Frequently Asked Qestions
- If the minimal support threshold is set too low,
the number of frequent sets can become too large to
be send to output. Shouldn't output of the frequent sets be optional?
Although FIM algorithms are meaningless if they do not write the
wanted sets to output, it seems several people are also interested
in the performance results when no frequent itemsets are sent to
the output file. Therefore, the third parameter to the program
can be considered optional, i.e., if it is not given, no itemsets
are written to any output file. (also see submission rules)
- Can we use temporary files?
- Can we assume that items are consecutively numbered?
Yes, the items in the test datasets will be consecutively numbered starting from 0.
(Note that this is not yet the case for the provided test datasets.)
- Can we assume that each transaction is sorted?

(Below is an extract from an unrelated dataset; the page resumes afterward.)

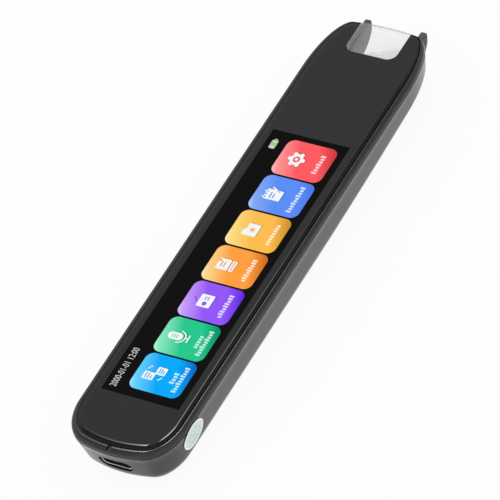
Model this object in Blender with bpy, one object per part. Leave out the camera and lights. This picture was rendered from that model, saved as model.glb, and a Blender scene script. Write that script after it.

Yes, each transaction will be sorted ascending.
(Note that this is not yet the case for some of the provided test datasets.)
- Can we assume that an item is contained at most once in each transaction?
(Note that this iss not the case for some of the provided test datasets.)
- According to the submission rules we should perform
"a detailed performance study on public datasets".
Do we have to present experiments on all datasets that are
and will be provided?
No, the experiments should be sufficiently illustrative.
You do not have to use all provided datasets and you can also use your own datasets.
In the latter case, we request that you send us all used datasets to be published
on the FIMI dataset repository.
- Do our implementations have to be object oriented?
No, they should only be compilable with an ANSI C/C++ compiler, such as g++.
- We have our own implementation of some of the well known FIM algorithms,
but we don't have any specific 'new' contributions, can we submit them?
We welcome such contributions. We will select the best implementations
out of all submissions to be posted on the archive.
We expect that these implementations will get a lot of exposure over time.
Do we have to submit an implementation for all three FIM tasks, i.e. all, closed and maximal sets?
No, you can choose which category or categories you want us to consider your code for.